K is for kula
"When attention is directed onto an object, it remains in the object. Throughout the mystery of Kula, trading the mwali and soulava became ‘living personalities’ with definite cultural identities." – John Kasaipwalova
Kula is a system of exchange of shell armbands and shell necklaces. The exchange network stretches over a distance of hundreds of kilometres and involves a large circle of islands in the South East of Papua New Guinea. It is known as the kula circle because necklaces are moved clockwise and arm bands move counter clockwise around these islands, with each piece taking anywhere between two and fifty years to arrive back at its starting point. Through the exchange process a complex system of partnership evolves, with one piece moving through as many as twenty partners in the circle before it is back where it started.
And so, her white paper ballpark hot dog holder joined her other treasures at home on a plate atop the microwave: a soy corn dog stick with pieces of soy dog still attached, a small piece of green pepper that looked miraculously like a “J” when it was fresh and is now so shriveled that it is a microscopic lower case “j”, three long pieces of uncooked spiraled pasta, an entire bulb of garlic that was so gorgeous she fell to the floor in a swoon, and two tiny pancakes, no bigger than ¼ of an inch across.
My snack today was a tame, tripartite, taupe pleasure: one cracker with almond butter, fifteen peanuts, and baked potato chips. We dined together, enjoying our white paper ball park hot dog holder snacks and plotting our next game.
Marcel Mauss’ book, The Gift, was an early and important study of reciprocity and gift exchange. He focused on the way that the exchange of objects between groups builds relationships between them, providing one of the earliest forms of social solidarity used by humans. Mauss drew on Bronislaw Malinowski’s study of kula exchange to demonstrate how widespread practices of gift giving were in non-European societies. In conclusion, he suggested that industrialized, secular societies could benefit from recognizing this dynamic of gift giving. And indeed we could. Other, later books have also focused on the ethic of generosity.

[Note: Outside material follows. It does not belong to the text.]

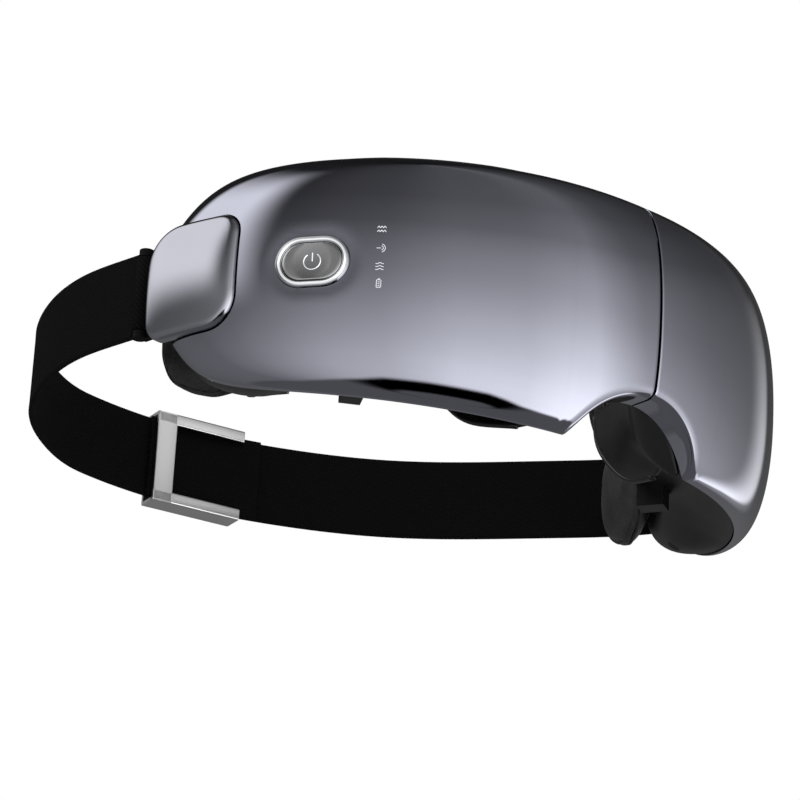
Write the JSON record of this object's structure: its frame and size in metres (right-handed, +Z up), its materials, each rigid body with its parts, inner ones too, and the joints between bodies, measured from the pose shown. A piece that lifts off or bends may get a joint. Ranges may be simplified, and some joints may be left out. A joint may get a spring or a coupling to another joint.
{
  "type": "eye massager mask",
  "caption": "Wrap-around eye massager mask with a polished shell folding at the nose bridge, a side power button, soft eye pads and an elastic head strap with a metal adjuster.",
  "frame": {"origin": "on the axis of the centre fold, at the head strap's mid-height", "axes": "+Z up along the fold axis, front of the mask towards -Y, +X towards the wearer's left"},
  "size_m": [0.213, 0.2022, 0.0739],
  "materials": {
    "gunmetal_shell": "high gloss metallised gunmetal",
    "temple_silver": "high gloss metallised silver grey",
    "chrome_trim": "polished chrome",
    "button_cap": "satin",
    "soft_touch_black": "soft-touch matt",
    "pad_leatherette": "fine-grain matt leatherette",
    "silicone_black": "matt silicone",
    "airbag_fabric": "knit",
    "heater_film": "printed film",
    "black_plastic": "moulded",
    "motor_steel": "drawn can",
    "tungsten": "sintered",
    "screw_steel": "black zinc",
    "hinge_steel": "pressed",
    "board_green": "solder mask",
    "battery_wrap": "shrink film",
    "tube_clear": "translucent silicone",
    "icon_white": "translucent window",
    "flex_orange": "polyimide film",
    "elastic_black": "woven elastic",
    "glide_nickel": "satin nickel"
  },
  "bodies": {
    "right_module": {"front_cover_right": "gunmetal_shell", "rear_housing_right": "soft_touch_black", "face_pad_right": "pad_leatherette", "nose_wing_right": "silicone_black", "airbag_right": "airbag_fabric", "heating_film_right": "heater_film", "vibration_motor_right": "motor_steel", "speaker_right": "black_plastic", "temple_cover_right": "temple_silver", "strap_anchor_right": "black_plastic", "pad_clip_right": "black_plastic", "screws_right": "screw_steel", "hinge_bracket_right": "hinge_steel", "hinge_pin": "hinge_steel", "bridge_gusset": "silicone_black", "flex_cable": "flex_orange", "button_bezel": "chrome_trim", "switch_board": "board_green", "indicator_windows": "icon_white", "usb_port": "motor_steel", "main_board": "board_green"},
    "left_module": {"front_cover_left": "gunmetal_shell", "rear_housing_left": "soft_touch_black", "face_pad_left": "pad_leatherette", "nose_wing_left": "silicone_black", "airbag_left": "airbag_fabric", "heating_film_left": "heater_film", "vibration_motor_left": "motor_steel", "speaker_left": "black_plastic", "temple_cover_left": "temple_silver", "strap_anchor_left": "black_plastic", "pad_clip_left": "black_plastic", "screws_left": "screw_steel", "hinge_bracket_left": "hinge_steel", "battery": "battery_wrap", "air_pump": "black_plastic", "release_valve": "motor_steel", "air_tubes": "tube_clear"},
    "power_button": {"power_button": "button_cap"},
    "switch_plunger": {"switch_plunger": "black_plastic"},
    "motor_weight_right": {"motor_weight_right": "tungsten"},
    "motor_weight_left": {"motor_weight_left": "tungsten"},
    "strap_link_1": {"strap_link_1": "elastic_black"},
    "strap_link_2": {"strap_link_2": "elastic_black"},
    "strap_link_3": {"strap_link_3": "elastic_black", "strap_tail": "elastic_black"},
    "strap_link_4": {"strap_link_4": "elastic_black"},
    "strap_link_5": {"strap_link_5": "elastic_black"},
    "tri_glide": {"tri_glide": "glide_nickel"}
  },
  "joints": [
    {"name": "centre_fold", "type": "hinge", "parent": "right_module", "child": "left_module", "pos_m": [0, 0, 0.0045], "axis": [0, 0, 1], "range_deg": [0, 60], "deforming": ["bridge_gusset", "flex_cable"]},
    {"name": "button_press", "type": "slide", "parent": "right_module", "child": "power_button", "axis": [0.8218, 0.5697, 0], "range_m": [0, 0.0008], "stiffness_N_per_m": 600},
    {"name": "plunger_travel", "type": "slide", "parent": "right_module", "child": "switch_plunger", "axis": [0.8218, 0.5697, 0], "range_m": [0, 0.0008]},
    {"name": "motor_spin_right", "type": "hinge", "parent": "right_module", "child": "motor_weight_right", "pos_m": [-0.05227, 0.02106, 0.022], "axis": [-0.8075, 0.5899, 0], "continuous": true},
    {"name": "motor_spin_left", "type": "hinge", "parent": "left_module", "child": "motor_weight_left", "pos_m": [0.05227, 0.02106, 0.022], "axis": [0.8075, 0.5899, 0], "continuous": true},
    {"name": "strap_swing", "type": "hinge", "parent": "right_module", "child": "strap_link_1", "pos_m": [-0.1015, 0.0875, 0], "axis": [0, 0, 1], "range_deg": [0, 40.2]},
    {"name": "strap_bend_1", "type": "hinge", "parent": "strap_link_1", "child": "strap_link_2", "pos_m": [-0.09614, 0.1434, 0], "axis": [0, 0, 1], "range_deg": [0, 36.1]},
    {"name": "strap_bend_2", "type": "hinge", "parent": "strap_link_2", "child": "strap_link_3", "pos_m": [-0.05, 0.1848, 0], "axis": [0, 0, 1], "range_deg": [-34.2, 0]},
    {"name": "strap_bend_3", "type": "hinge", "parent": "strap_link_3", "child": "strap_link_4", "pos_m": [0.015, 0.1772, 0], "axis": [0, 0, 1], "range_deg": [-50.2, 0]},
    {"name": "strap_bend_4", "type": "hinge", "parent": "strap_link_4", "child": "strap_link_5", "pos_m": [0.06226, 0.14349, 0], "axis": [0, 0, 1], "range_deg": [0, 10.3]},
    {"name": "tri_glide_slide", "type": "hinge", "parent": "strap_link_3", "child": "tri_glide", "pos_m": [-0.03067, 0.06838, 0], "axis": [0, 0, 1], "range_deg": [-4, 4]}
  ],
  "couplings": [
    {"joint": "plunger_travel", "follows": "button_press", "ratio": 1},
    {"joint": "strap_swing", "follows": "centre_fold", "ratio": 0.661},
    {"joint": "strap_bend_1", "follows": "centre_fold", "ratio": 0.594},
    {"joint": "strap_bend_2", "follows": "centre_fold", "ratio": -0.561},
    {"joint": "strap_bend_3", "follows": "centre_fold", "ratio": -0.829},
    {"joint": "strap_bend_4", "follows": "centre_fold", "ratio": 0.164}
  ]
}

The Kula ring is an exchange cycle in the Trobriand Isles documented by Malinowski in Argonauts of the Western Pacific. Twice each year, Trobriand islanders launch their canoes and visit other islands, carrying gifts and local specialties for barter. When they arrive, the travelers give gifts, barter, and are feasted by their hosts. Kula shells are carried from one island to another in a ring, the armlets in one direction and the necklaces in another, in a constant cycle of exchange called ‘kula’.
Malinowski chastised writers who referred to kula shells as money. They are better seen as an exchange of gifts in a moral framework. He used the kula to make the more general point that the economy is embedded in social relations.
Marilyn Strathern did her field work in Melanesia, arguing that Melanesians don’t conceive of objects and persons as independent entities involved in exchange. She argues that the person who gives does not exist before they give and the relationship that occurs with this giving. This person only has an identity as part of and as a result of the giving relationship. Thus, she concludes, people only acquire their identities from the relationships in which they participate.
From The Magic of kula, we learn much about this ritualized trading culture:
“Kula was and still is a life sustaining cultural exchange. The kula circle has always been associated with making contact with far off neighbors. The Kula tradition is carried by word of mouth. It is a motion, an action of giving and taking between people–two people (partners) to begin with. This action results in the growth of participants.
"Kula is not just giving and receiving but an experience encountered by two personalities, be they individuals or entire communities. It is the simple human experience of growth and growing as an individual or a community engaged in giving and receiving.
“Kula allows communities to obtain Mwasila. Mwasila is the building or creation of a good feeling amongst people. To be happy, free, to have no worries. For the people of New Guinea it is a cleansing,
Kula creates a two-way return of favors. Unlike today’s forms of trade where you trade items and the commitment is absolved, in Kula once you are a part of the Circle it is a permanent connection. The saying around Papua is once in Kula, always in Kula.
Intentions: I will see myself as an integral part of continual giving relationships, remembering, as Emerson has told us, that the “greatest gift is a portion of thyself.” In a giving relationship, the object that is given bears the identity of the giver. This is particularly clear when Mauss describes the phenomenon of the Maori Hau, which can be loosely translated as the "spirit of the gift". The hau demands that the gift be returned to its owner. I will gift more. And I will create circles of giving. In the traditional Kula rings, a person who participates usually does so in order to develop a name for himself or acquire fame. In my Kula ring, we will give in order to develop our own identity, our Self, and the relationship between. I will give more gifts on white paper ballpark hot dog holders, the kind that make me swoon with their beauty and their simplicity and my anticipation of giving them to you. What kind of giving circles do you know and participate in?